Dataset excerpt:
— BEGIN —

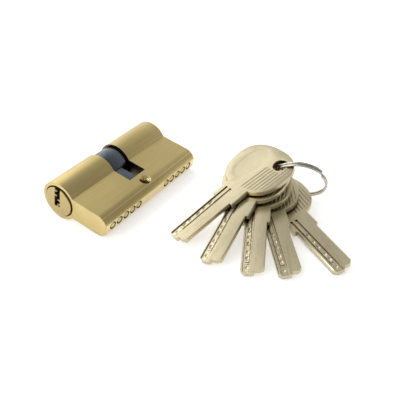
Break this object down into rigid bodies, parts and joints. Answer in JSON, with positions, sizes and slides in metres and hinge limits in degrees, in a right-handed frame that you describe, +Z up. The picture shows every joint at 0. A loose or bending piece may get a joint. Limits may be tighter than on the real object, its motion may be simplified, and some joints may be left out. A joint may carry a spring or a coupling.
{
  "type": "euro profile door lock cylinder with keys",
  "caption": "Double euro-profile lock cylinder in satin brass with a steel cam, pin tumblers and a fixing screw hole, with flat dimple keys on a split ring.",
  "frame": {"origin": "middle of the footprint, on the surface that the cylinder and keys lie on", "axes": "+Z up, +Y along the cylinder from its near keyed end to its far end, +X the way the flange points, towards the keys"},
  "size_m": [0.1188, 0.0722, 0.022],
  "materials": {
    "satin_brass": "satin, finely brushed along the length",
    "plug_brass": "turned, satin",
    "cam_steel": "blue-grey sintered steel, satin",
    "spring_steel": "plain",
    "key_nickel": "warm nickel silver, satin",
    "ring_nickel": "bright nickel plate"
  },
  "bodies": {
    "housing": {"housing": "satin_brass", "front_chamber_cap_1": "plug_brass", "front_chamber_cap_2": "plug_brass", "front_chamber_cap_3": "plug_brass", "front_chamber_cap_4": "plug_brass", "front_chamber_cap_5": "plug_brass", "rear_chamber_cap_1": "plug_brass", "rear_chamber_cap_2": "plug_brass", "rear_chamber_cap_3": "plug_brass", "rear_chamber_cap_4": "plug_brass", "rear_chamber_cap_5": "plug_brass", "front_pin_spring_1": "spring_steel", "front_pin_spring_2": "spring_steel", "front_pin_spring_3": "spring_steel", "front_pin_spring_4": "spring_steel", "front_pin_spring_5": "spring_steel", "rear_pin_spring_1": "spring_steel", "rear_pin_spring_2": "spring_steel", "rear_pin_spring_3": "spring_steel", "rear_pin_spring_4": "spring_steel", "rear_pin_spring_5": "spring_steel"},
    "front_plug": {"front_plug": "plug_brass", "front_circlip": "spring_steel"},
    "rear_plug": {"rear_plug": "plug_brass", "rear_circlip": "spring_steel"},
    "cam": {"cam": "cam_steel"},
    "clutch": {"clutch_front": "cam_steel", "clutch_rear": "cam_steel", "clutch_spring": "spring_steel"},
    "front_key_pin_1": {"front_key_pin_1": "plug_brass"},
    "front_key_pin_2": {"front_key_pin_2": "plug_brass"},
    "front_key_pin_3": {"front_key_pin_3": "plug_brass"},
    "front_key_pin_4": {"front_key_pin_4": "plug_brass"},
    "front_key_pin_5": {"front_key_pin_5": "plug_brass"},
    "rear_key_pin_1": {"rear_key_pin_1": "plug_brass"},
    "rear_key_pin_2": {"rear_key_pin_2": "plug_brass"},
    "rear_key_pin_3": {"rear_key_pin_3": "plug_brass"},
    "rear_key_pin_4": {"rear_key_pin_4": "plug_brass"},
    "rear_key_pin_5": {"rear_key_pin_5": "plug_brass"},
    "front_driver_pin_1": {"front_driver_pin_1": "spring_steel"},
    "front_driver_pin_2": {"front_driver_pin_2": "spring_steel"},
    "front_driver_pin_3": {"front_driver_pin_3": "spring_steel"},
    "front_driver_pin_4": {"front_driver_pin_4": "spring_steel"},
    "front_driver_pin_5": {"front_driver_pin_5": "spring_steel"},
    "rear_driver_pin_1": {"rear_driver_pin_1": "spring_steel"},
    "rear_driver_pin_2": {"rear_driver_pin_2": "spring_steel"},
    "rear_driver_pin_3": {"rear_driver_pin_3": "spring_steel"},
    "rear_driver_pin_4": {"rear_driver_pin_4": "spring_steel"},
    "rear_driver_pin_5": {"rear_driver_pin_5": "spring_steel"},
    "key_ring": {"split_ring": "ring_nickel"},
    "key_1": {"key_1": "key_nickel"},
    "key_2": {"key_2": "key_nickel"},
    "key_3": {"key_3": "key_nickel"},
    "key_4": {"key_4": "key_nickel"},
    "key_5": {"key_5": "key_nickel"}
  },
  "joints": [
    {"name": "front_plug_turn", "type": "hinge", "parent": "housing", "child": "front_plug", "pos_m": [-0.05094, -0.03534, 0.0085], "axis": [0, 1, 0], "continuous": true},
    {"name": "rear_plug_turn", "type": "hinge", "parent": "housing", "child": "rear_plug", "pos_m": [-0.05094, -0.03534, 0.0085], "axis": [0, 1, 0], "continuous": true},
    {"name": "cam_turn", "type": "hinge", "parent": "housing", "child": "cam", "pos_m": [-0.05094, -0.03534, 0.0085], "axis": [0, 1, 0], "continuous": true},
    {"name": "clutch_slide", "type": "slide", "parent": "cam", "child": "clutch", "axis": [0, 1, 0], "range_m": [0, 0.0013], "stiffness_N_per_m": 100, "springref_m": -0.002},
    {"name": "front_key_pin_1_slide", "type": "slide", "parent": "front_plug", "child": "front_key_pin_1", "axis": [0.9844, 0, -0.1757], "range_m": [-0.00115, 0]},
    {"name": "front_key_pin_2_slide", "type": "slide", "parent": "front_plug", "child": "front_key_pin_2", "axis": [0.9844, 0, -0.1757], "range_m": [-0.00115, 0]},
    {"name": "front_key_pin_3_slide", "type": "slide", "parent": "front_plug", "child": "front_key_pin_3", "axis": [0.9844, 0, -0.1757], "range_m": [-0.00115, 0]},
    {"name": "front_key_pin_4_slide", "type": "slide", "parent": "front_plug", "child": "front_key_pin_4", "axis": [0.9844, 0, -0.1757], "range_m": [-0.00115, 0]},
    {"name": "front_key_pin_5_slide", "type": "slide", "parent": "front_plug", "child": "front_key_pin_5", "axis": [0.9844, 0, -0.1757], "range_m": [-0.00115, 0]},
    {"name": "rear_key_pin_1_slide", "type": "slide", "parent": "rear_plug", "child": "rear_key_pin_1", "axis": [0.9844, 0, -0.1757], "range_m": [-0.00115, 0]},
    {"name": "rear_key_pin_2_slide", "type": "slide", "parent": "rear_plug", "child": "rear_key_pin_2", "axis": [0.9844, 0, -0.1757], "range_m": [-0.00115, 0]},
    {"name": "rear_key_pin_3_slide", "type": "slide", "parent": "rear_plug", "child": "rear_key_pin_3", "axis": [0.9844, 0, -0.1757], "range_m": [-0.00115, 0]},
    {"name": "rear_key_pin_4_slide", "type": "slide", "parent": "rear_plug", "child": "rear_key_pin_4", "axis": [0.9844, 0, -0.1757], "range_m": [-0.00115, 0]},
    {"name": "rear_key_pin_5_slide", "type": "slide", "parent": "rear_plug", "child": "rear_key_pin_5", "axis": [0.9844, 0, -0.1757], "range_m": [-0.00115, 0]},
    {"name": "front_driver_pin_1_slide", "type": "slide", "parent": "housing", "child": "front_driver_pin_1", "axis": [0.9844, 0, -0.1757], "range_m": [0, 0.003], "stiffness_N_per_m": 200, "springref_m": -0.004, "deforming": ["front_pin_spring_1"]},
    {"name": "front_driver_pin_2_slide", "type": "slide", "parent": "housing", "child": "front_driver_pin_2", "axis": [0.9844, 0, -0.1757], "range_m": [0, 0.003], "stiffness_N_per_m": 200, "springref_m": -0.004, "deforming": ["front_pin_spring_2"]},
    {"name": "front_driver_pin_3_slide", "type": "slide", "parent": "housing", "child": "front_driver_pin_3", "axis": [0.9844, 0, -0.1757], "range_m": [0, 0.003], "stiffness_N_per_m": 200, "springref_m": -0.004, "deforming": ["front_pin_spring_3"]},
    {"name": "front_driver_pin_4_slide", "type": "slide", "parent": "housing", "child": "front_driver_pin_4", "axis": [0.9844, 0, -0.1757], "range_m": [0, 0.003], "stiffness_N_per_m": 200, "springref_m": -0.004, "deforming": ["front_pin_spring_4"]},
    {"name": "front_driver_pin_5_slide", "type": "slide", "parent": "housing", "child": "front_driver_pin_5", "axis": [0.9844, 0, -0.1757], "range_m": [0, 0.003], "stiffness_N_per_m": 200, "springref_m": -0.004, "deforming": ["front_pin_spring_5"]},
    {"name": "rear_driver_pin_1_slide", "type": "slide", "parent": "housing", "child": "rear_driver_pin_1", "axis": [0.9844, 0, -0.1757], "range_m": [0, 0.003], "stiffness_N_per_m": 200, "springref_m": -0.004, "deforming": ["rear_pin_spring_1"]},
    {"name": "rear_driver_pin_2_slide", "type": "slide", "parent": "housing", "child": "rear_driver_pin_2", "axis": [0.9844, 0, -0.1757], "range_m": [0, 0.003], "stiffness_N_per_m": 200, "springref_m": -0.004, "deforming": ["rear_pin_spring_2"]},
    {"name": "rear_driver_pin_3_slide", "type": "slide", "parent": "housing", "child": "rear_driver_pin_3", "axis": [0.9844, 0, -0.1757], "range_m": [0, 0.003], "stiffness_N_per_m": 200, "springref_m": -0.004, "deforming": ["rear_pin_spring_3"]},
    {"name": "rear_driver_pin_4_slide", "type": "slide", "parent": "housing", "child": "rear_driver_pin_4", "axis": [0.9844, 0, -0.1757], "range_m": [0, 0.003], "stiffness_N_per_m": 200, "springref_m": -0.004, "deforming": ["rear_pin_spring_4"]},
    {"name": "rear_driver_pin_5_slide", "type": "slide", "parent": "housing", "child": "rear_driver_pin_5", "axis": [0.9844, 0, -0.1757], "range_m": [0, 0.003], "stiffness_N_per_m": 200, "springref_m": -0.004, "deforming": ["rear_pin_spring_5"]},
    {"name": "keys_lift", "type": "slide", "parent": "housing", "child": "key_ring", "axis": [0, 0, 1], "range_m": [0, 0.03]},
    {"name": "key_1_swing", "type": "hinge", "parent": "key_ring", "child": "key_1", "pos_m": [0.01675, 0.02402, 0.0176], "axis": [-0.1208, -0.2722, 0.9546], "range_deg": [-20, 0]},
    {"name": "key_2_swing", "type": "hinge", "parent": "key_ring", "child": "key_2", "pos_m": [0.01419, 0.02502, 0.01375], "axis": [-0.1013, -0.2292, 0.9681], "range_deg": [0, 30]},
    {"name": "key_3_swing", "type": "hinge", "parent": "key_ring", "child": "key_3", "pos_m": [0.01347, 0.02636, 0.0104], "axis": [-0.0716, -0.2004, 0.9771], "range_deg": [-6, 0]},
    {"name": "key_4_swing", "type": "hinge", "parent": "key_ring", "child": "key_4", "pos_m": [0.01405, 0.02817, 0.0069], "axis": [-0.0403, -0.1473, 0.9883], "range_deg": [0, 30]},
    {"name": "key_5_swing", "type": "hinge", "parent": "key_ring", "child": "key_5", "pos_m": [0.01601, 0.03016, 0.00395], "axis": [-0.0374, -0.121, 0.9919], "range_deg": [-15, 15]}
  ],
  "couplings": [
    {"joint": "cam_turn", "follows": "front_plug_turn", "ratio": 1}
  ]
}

— END —

What is being asked: Copy each line from the data above that includes "with".

Result for this task:
Break this object down into rigid bodies, parts and joints. Answer in JSON, with positions, sizes and slides in metres and hinge limits in degrees, in a right-handed frame that you describe, +Z up. The picture shows every joint at 0. A loose or bending piece may get a joint. Limits may be tighter than on the real object, its motion may be simplified, and some joints may be left out. A joint may carry a spring or a coupling.
  "type": "euro profile door lock cylinder with keys",
  "caption": "Double euro-profile lock cylinder in satin brass with a steel cam, pin tumblers and a fixing screw hole, with flat dimple keys on a split ring.",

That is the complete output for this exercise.